Start of Provided material

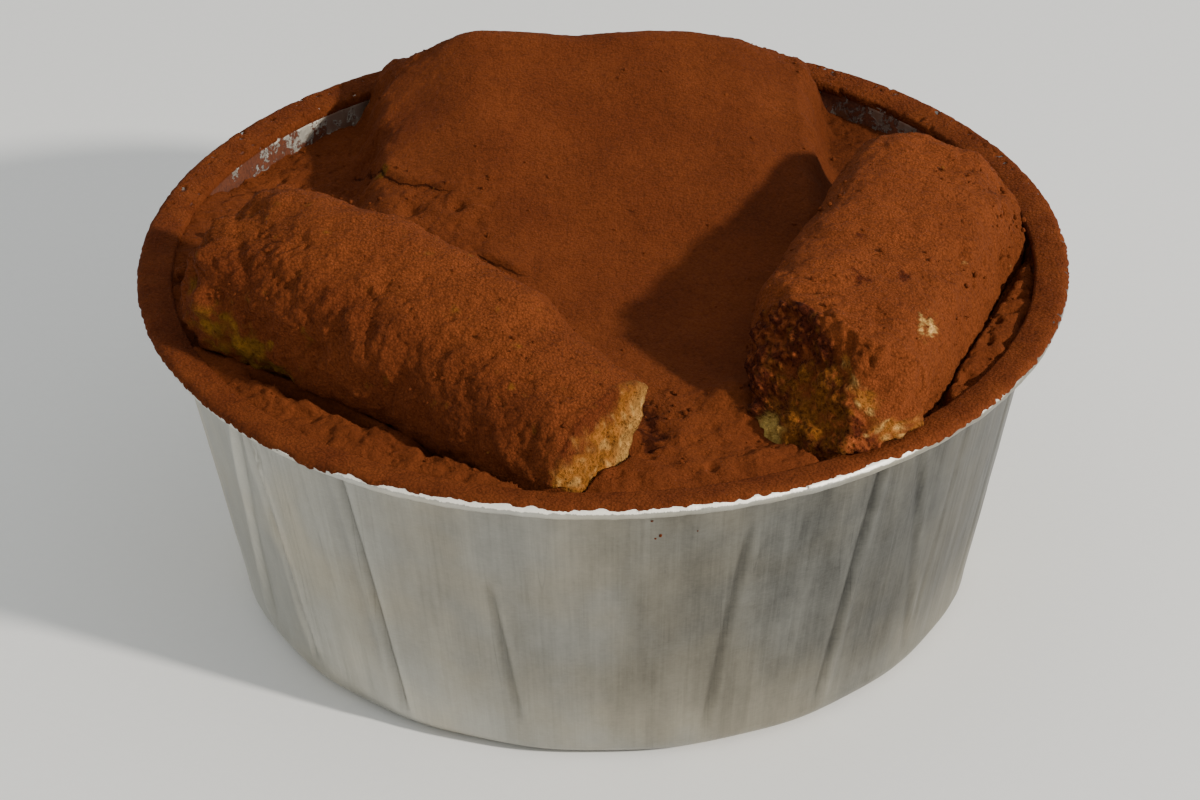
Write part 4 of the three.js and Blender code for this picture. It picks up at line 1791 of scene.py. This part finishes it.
def main() -> None:
    """Builds every piece and the studio."""
    logging.basicConfig(level=logging.INFO)
    cup = CupForm.from_frame()
    cream = CreamForm(cup, (LEFT_BISCUIT, RIGHT_BISCUIT))
    sponge = PowderFinish("cocoa_on_sponge", grain=0.32, contrast=0.75, fine=1.1, depth=0.34, pore=0.45)
    soaked = PowderFinish(
        "cocoa_on_soaked_sponge", grain=0.32, contrast=0.7, fine=1.0, depth=0.32, pore=0.5, torn=1.6
    )
    pieces = [
        FoilCup(cup),
        CreamFilling(cream),
        Biscuit(
            "biscuit_left_dressed", LEFT_BISCUIT, cup, "biscuit_left", rough_left, paint_left, sponge,
            dents=(
                (-34.0, -2.0, 2.0, 2.2, 8.0), (-30.0, 2.6, 8.0, 1.6, 3.0), (-24.4, 1.0, 9.0, 2.6, 1.5),
                (-22.6, 2.4, 9.2, -0.5, 1.6), (-26.2, -7.6, 7.0, -1.3, 1.5), (-24.6, -9.9, 2.6, -1.3, 1.6),
                (-27.6, -8.6, 4.6, 1.5, 1.5), (-14.0, 7.5, 8.0, 0.5, 2.0), (-4.0, -9.6, 5.0, 0.8, 1.6),
                (-0.5, -8.6, 6.8, 0.7, 1.2), (-7.5, -10.0, 2.0, 0.9, 1.5), (5.0, -10.0, 3.2, 0.8, 1.4),
                (-12.0, -9.0, 5.6, 0.7, 1.3),
            ),
            broad=lambda s, p, q: 0.18 + 0.42 * smooth(0.0, -7.0, p) + 0.45 * smooth(-18.0, -25.0, s),
        ),
        Biscuit(
            "biscuit_right_dressed", RIGHT_BISCUIT, cup, "biscuit_right", rough_right, paint_right, soaked,
            dents=(
                (-22.0, 10.0, 6.0, 2.2, 6.5), (-12.0, 11.0, 1.5, 0.9, 5.0), (-17.4, 10.0, 4.6, 0.7, 1.0),
                (-14.0, 9.0, 7.0, -0.5, 2.6), (-26.5, 1.5, 6.0, 0.9, 2.0), (-25.0, -4.0, 8.0, -0.5, 2.4),
                (30.6, -4.2, -2.8, -0.9, 2.2),
            ),
            broad=lambda s, p, q: 0.20 + 0.25 * smooth(-14.0, -22.0, s) + 0.2 * smooth(6.0, 9.0, p),
            torn=1.15,
        ),
        RimCocoa(cup),
        Crumbs(cream, cream.biscuits),
    ]
    for piece in pieces:
        piece.build()
    Studio().build()


if __name__ == "__main__":
    main()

End of Provided material

● Goal
Go through the listing above and restate it word for word.

● Result for this exercise
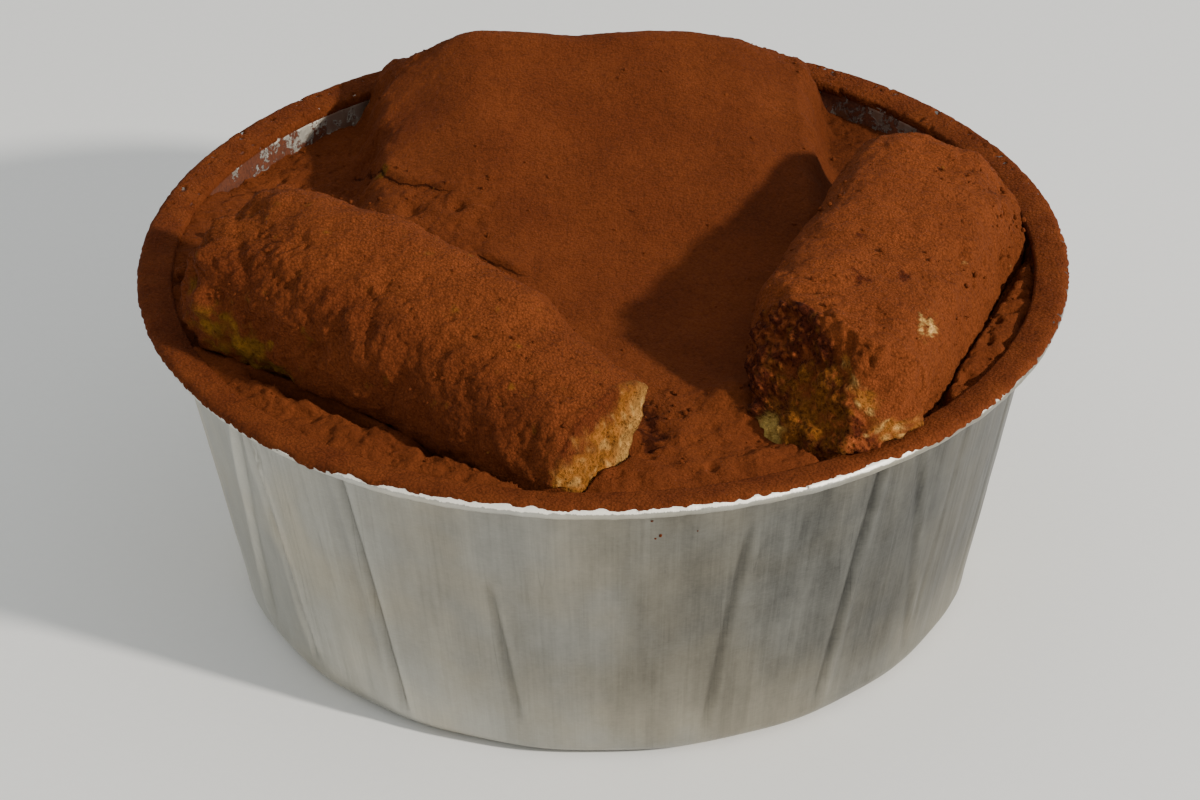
Write part 4 of the three.js and Blender code for this picture. It picks up at line 1791 of scene.py. This part finishes it.
def main() -> None:
    """Builds every piece and the studio."""
    logging.basicConfig(level=logging.INFO)
    cup = CupForm.from_frame()
    cream = CreamForm(cup, (LEFT_BISCUIT, RIGHT_BISCUIT))
    sponge = PowderFinish("cocoa_on_sponge", grain=0.32, contrast=0.75, fine=1.1, depth=0.34, pore=0.45)
    soaked = PowderFinish(
        "cocoa_on_soaked_sponge", grain=0.32, contrast=0.7, fine=1.0, depth=0.32, pore=0.5, torn=1.6
    )
    pieces = [
        FoilCup(cup),
        CreamFilling(cream),
        Biscuit(
            "biscuit_left_dressed", LEFT_BISCUIT, cup, "biscuit_left", rough_left, paint_left, sponge,
            dents=(
                (-34.0, -2.0, 2.0, 2.2, 8.0), (-30.0, 2.6, 8.0, 1.6, 3.0), (-24.4, 1.0, 9.0, 2.6, 1.5),
                (-22.6, 2.4, 9.2, -0.5, 1.6), (-26.2, -7.6, 7.0, -1.3, 1.5), (-24.6, -9.9, 2.6, -1.3, 1.6),
                (-27.6, -8.6, 4.6, 1.5, 1.5), (-14.0, 7.5, 8.0, 0.5, 2.0), (-4.0, -9.6, 5.0, 0.8, 1.6),
                (-0.5, -8.6, 6.8, 0.7, 1.2), (-7.5, -10.0, 2.0, 0.9, 1.5), (5.0, -10.0, 3.2, 0.8, 1.4),
                (-12.0, -9.0, 5.6, 0.7, 1.3),
            ),
            broad=lambda s, p, q: 0.18 + 0.42 * smooth(0.0, -7.0, p) + 0.45 * smooth(-18.0, -25.0, s),
        ),
        Biscuit(
            "biscuit_right_dressed", RIGHT_BISCUIT, cup, "biscuit_right", rough_right, paint_right, soaked,
            dents=(
                (-22.0, 10.0, 6.0, 2.2, 6.5), (-12.0, 11.0, 1.5, 0.9, 5.0), (-17.4, 10.0, 4.6, 0.7, 1.0),
                (-14.0, 9.0, 7.0, -0.5, 2.6), (-26.5, 1.5, 6.0, 0.9, 2.0), (-25.0, -4.0, 8.0, -0.5, 2.4),
                (30.6, -4.2, -2.8, -0.9, 2.2),
            ),
            broad=lambda s, p, q: 0.20 + 0.25 * smooth(-14.0, -22.0, s) + 0.2 * smooth(6.0, 9.0, p),
            torn=1.15,
        ),
        RimCocoa(cup),
        Crumbs(cream, cream.biscuits),
    ]
    for piece in pieces:
        piece.build()
    Studio().build()


if __name__ == "__main__":
    main()